Records that describe objects:
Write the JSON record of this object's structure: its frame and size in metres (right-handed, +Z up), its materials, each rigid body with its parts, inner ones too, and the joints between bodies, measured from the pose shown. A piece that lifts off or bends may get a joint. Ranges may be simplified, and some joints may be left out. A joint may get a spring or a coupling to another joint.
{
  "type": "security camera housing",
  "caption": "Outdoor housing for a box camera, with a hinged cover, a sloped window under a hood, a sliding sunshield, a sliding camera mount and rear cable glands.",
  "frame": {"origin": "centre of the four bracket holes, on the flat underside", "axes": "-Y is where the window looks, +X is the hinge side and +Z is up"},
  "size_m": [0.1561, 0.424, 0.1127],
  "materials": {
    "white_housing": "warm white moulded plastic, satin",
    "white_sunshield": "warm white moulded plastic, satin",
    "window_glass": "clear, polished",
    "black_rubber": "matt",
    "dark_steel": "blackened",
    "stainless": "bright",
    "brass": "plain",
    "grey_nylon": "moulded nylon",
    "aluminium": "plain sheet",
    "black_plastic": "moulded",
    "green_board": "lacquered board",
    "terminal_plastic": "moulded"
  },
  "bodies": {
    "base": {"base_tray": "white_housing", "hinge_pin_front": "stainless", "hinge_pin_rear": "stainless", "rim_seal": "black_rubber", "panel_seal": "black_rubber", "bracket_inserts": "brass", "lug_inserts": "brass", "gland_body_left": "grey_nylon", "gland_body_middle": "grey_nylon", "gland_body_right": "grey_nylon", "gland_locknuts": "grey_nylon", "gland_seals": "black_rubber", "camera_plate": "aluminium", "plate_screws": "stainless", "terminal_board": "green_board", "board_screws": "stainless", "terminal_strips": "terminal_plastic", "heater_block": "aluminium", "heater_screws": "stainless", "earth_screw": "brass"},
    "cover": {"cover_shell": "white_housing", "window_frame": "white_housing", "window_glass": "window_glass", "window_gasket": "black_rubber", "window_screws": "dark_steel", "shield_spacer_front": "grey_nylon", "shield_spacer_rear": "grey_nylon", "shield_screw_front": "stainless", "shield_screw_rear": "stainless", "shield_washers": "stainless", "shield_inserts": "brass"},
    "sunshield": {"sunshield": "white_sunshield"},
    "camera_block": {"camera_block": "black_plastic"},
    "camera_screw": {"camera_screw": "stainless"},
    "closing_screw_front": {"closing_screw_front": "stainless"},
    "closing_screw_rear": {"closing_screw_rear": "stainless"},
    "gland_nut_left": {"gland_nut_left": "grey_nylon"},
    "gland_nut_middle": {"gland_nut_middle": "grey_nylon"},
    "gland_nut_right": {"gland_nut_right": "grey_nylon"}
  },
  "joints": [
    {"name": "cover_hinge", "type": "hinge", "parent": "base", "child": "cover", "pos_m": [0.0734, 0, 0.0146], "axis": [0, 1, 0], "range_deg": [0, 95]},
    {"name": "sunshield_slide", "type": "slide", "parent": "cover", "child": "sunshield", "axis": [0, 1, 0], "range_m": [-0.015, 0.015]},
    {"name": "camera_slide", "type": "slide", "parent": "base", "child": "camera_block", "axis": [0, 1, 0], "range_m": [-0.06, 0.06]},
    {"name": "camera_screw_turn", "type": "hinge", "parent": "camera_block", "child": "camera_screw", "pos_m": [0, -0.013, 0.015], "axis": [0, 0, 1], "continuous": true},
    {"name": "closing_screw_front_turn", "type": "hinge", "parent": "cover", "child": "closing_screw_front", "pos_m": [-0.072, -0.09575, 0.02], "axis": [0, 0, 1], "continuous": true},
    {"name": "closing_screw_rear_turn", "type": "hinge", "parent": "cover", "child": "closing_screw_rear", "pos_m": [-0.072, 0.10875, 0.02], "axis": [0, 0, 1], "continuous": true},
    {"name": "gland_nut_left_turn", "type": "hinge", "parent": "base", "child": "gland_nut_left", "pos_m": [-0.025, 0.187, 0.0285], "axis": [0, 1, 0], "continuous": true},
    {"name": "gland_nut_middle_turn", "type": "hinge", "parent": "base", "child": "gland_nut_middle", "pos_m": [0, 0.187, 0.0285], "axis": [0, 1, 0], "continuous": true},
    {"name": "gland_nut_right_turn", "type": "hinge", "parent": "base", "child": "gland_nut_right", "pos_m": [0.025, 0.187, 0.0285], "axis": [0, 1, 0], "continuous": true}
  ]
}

* * *

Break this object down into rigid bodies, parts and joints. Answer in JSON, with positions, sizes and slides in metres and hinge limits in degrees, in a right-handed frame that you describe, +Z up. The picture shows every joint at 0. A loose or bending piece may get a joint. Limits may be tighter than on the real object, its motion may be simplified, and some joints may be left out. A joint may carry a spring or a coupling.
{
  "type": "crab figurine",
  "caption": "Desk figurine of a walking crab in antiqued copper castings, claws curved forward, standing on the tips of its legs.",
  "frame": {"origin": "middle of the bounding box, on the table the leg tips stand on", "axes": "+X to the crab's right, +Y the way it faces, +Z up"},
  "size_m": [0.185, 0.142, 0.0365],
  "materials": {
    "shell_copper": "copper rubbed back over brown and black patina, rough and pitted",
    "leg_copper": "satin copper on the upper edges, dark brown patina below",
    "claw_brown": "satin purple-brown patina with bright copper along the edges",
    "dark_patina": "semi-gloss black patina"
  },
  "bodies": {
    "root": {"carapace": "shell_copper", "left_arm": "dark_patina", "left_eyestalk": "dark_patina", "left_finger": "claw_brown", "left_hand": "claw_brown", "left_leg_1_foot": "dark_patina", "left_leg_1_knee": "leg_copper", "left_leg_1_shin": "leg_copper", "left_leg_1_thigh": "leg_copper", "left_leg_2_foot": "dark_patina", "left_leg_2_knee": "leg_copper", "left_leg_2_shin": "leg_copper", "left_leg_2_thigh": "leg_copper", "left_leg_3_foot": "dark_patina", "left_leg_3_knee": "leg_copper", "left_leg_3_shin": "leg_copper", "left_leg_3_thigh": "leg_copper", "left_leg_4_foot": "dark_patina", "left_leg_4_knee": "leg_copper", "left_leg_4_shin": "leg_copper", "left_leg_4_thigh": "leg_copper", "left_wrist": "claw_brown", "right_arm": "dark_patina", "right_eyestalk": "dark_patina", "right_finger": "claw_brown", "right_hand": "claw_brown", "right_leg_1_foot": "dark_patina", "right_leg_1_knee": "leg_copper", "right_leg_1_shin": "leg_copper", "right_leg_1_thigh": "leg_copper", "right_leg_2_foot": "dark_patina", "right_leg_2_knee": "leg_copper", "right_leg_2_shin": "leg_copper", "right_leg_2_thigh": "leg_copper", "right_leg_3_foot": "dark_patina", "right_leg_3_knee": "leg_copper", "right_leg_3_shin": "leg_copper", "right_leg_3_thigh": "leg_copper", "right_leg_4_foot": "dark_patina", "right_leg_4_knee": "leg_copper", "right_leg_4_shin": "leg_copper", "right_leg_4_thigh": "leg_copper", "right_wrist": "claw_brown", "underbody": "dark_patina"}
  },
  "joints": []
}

==

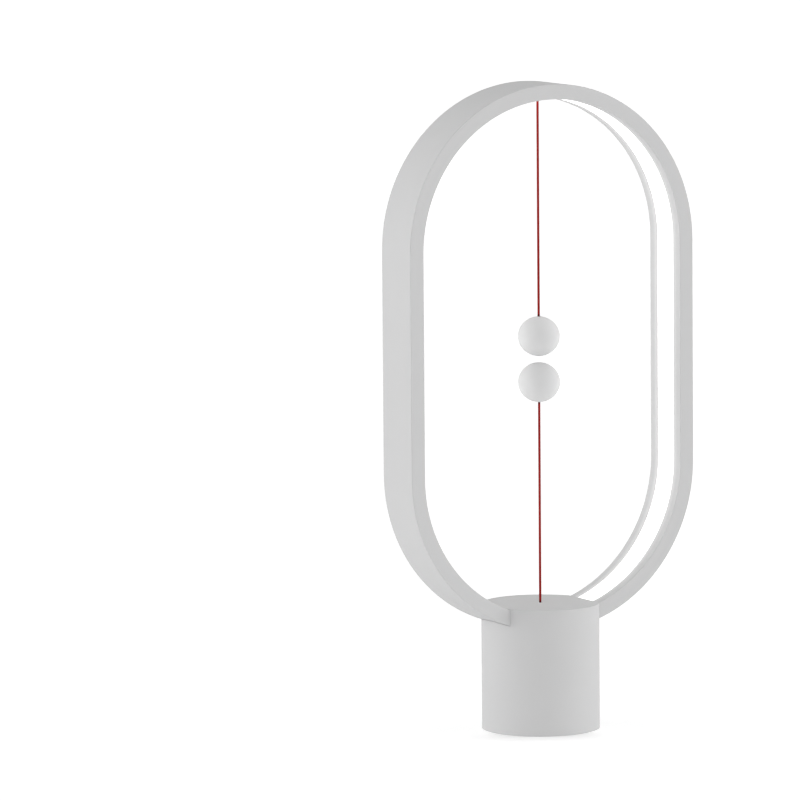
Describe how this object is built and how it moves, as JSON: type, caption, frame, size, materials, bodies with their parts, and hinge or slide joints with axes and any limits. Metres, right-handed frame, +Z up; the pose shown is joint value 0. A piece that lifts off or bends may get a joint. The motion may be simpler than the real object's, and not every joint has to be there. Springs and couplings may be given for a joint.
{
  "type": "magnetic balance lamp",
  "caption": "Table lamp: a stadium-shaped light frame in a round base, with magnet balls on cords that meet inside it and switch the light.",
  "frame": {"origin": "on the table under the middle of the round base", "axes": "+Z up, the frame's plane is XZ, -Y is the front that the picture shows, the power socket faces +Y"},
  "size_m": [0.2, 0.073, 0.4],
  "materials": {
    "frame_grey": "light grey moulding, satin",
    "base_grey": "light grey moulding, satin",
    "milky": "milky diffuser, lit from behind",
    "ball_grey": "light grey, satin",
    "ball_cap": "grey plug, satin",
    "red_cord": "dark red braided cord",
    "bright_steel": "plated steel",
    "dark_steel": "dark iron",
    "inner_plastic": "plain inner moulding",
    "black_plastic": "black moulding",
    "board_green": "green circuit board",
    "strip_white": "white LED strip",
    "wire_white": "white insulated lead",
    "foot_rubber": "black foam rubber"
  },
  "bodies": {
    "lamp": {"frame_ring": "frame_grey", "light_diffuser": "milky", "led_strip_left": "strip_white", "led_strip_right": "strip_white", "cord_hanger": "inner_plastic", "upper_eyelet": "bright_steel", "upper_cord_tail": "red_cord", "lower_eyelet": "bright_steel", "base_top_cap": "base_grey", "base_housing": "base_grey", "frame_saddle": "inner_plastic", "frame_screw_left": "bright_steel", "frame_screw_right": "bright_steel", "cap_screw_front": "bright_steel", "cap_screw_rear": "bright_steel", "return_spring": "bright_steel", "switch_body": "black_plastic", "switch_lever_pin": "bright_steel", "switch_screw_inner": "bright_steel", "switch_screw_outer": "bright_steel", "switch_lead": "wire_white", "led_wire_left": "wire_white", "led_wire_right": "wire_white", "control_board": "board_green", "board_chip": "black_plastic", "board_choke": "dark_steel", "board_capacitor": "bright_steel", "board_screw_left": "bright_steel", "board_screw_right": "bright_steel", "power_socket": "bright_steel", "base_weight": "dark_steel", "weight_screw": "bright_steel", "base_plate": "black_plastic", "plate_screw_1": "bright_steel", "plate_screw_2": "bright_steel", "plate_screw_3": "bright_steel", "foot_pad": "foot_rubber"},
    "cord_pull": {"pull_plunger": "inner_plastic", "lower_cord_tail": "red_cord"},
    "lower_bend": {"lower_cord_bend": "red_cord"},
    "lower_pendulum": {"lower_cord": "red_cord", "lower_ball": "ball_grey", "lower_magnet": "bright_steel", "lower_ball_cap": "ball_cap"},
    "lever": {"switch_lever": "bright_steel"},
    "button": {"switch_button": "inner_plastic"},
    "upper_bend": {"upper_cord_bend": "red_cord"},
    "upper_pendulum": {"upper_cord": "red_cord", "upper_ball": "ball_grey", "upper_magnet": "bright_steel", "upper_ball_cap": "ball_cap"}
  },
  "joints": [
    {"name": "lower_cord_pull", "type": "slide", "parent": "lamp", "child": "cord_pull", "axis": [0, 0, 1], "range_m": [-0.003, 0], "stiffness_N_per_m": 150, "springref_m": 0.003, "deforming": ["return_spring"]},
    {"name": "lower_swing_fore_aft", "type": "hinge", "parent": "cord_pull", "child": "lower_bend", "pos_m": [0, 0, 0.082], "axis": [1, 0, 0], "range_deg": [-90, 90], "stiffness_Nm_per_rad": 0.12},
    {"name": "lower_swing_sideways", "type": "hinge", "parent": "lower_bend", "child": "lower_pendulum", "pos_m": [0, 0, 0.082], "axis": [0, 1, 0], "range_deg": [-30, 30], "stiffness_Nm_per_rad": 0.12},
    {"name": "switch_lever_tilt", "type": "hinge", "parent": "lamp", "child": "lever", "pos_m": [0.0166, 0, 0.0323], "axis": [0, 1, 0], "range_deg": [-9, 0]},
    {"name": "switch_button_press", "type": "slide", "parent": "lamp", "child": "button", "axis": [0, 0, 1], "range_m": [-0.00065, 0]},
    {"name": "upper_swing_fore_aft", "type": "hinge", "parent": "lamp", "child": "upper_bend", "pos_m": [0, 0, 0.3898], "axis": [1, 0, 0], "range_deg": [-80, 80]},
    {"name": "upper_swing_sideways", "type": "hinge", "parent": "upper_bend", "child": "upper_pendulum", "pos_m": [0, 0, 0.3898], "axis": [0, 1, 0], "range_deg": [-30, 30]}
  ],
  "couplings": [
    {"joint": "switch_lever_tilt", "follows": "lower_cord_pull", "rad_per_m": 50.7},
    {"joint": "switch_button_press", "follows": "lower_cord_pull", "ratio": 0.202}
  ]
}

Exercise objective
Say how many lines of the material contain the word "from", with no other text.

Written response
2